* _WHAT IS REQUIRED_:
Select from the data all lines with the word "joints".

* _JSON records of objects_:
----------

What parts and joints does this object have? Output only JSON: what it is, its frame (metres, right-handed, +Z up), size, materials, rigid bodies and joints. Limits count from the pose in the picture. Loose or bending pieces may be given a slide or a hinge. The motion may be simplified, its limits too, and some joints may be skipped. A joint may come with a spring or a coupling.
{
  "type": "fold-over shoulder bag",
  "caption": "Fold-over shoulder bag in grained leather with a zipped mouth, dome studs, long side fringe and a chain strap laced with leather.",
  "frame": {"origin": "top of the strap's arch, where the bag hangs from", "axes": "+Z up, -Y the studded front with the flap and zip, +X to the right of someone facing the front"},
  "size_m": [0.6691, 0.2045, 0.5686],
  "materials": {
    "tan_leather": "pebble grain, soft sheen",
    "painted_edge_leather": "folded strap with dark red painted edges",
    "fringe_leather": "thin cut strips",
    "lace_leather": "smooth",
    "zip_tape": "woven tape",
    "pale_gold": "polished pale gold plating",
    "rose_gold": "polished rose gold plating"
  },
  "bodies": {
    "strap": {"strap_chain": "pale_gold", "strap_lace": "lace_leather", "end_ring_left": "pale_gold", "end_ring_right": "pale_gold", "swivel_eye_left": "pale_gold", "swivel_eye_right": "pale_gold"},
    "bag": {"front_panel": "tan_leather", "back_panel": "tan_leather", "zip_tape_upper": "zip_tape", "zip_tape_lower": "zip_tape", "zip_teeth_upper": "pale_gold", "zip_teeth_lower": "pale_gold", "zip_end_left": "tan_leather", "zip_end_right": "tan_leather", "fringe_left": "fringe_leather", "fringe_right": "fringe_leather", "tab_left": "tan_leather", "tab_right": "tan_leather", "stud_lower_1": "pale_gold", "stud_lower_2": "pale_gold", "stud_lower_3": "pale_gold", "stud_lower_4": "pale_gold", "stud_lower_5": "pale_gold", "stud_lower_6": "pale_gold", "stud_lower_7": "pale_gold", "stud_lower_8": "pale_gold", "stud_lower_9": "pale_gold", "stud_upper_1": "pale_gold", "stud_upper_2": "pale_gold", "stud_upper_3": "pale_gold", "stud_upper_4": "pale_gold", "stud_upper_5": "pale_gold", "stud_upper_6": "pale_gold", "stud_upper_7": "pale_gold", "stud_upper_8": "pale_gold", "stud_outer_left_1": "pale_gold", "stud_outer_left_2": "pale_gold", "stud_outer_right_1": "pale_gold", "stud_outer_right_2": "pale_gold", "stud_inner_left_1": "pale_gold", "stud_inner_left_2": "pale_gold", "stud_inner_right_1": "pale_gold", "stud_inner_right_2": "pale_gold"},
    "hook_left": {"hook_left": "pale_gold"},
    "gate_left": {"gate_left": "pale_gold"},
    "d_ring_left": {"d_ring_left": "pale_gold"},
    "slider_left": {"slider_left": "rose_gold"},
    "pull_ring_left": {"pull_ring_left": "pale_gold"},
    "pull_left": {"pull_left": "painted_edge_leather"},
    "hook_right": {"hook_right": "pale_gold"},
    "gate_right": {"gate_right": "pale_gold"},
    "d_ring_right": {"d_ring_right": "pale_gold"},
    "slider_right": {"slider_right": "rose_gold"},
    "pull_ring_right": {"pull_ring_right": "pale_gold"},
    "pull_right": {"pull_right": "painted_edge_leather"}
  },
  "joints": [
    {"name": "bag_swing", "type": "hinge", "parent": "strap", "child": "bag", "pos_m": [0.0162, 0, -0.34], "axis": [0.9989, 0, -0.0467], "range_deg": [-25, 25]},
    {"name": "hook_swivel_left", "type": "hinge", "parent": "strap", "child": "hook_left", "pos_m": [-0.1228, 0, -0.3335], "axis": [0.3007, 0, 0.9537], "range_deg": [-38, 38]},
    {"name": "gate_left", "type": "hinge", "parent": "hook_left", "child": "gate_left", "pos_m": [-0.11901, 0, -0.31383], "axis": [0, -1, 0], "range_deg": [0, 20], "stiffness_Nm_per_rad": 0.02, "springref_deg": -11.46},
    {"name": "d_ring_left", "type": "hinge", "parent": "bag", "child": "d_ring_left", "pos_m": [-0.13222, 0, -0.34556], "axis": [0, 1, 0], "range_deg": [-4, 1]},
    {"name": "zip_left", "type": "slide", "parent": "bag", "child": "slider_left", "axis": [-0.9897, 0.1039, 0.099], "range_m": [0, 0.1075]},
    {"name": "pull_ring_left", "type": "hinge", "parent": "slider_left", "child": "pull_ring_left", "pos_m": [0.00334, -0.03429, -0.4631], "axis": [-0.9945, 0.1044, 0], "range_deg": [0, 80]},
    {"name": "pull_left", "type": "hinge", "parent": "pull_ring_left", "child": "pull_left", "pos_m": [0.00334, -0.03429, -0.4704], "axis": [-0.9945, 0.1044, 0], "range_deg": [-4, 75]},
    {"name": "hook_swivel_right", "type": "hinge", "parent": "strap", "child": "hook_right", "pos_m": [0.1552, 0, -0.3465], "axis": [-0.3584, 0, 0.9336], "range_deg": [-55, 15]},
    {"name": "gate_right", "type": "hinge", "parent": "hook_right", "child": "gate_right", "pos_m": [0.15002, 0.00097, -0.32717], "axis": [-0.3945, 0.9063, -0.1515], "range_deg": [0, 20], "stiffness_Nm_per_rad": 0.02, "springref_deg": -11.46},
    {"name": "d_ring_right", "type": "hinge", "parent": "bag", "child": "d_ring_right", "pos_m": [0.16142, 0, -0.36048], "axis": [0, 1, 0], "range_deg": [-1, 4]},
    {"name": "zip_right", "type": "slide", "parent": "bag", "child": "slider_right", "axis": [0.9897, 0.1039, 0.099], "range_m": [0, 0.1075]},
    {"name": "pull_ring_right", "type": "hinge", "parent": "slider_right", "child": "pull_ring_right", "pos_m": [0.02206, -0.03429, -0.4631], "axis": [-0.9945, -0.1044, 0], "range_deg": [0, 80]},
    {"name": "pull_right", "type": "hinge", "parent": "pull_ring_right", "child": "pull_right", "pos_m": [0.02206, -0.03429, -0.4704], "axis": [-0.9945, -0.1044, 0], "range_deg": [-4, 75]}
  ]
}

----------

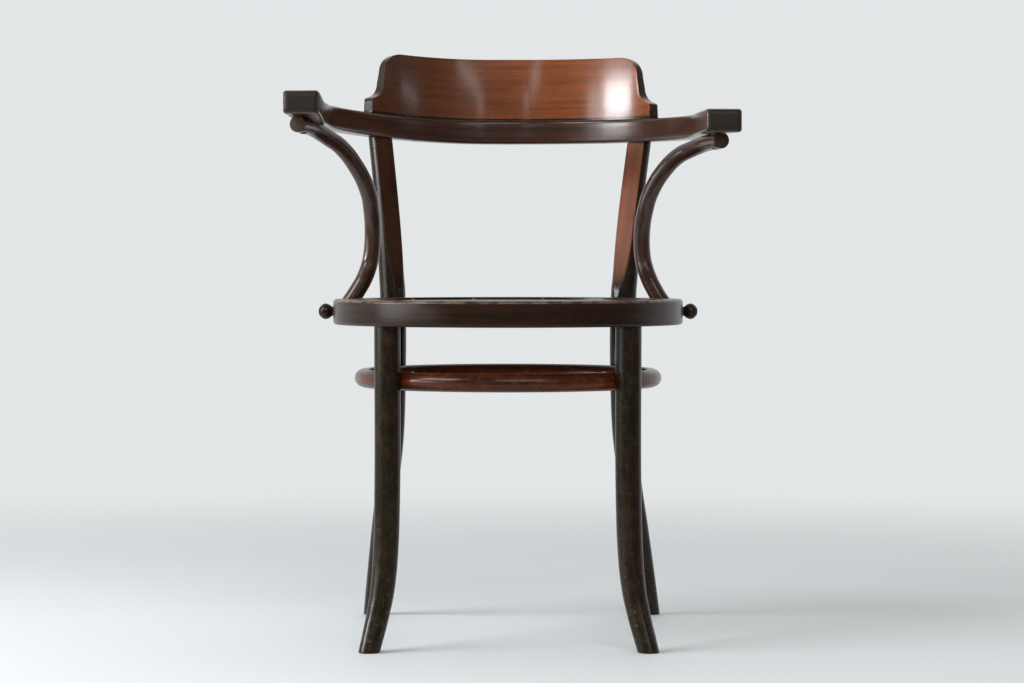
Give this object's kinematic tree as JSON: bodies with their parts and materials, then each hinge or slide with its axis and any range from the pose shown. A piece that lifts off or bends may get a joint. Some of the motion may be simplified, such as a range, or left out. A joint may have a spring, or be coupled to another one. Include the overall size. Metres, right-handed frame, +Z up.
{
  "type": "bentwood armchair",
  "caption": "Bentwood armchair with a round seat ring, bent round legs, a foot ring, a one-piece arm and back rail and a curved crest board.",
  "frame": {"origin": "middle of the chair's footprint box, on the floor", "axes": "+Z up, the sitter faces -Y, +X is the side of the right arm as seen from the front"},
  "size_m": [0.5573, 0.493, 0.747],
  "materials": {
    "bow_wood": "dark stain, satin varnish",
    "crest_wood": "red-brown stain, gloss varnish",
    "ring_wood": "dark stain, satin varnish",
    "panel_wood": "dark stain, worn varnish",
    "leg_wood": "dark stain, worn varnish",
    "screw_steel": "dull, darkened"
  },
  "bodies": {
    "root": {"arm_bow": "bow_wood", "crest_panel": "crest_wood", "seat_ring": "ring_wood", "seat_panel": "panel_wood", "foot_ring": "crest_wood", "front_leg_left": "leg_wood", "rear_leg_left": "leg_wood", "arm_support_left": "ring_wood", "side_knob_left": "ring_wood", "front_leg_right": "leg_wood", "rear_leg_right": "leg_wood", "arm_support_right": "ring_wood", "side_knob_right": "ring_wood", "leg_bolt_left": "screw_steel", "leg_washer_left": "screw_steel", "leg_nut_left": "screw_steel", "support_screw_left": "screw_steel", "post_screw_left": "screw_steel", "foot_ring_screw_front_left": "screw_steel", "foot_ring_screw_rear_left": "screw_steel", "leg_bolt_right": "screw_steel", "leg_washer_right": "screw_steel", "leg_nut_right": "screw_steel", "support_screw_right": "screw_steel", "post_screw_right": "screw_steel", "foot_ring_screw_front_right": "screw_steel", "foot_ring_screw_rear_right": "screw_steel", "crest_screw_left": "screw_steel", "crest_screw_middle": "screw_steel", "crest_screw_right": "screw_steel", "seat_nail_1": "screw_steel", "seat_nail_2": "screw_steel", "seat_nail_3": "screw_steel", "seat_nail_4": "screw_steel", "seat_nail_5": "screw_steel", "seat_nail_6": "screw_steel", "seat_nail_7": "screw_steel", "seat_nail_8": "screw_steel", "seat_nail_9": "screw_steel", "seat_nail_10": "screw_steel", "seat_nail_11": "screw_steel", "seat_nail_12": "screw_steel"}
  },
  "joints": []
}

----------

* _WORKED SOLUTION_:
What parts and joints does this object have? Output only JSON: what it is, its frame (metres, right-handed, +Z up), size, materials, rigid bodies and joints. Limits count from the pose in the picture. Loose or bending pieces may be given a slide or a hinge. The motion may be simplified, its limits too, and some joints may be skipped. A joint may come with a spring or a coupling.
  "joints": [
  "joints": []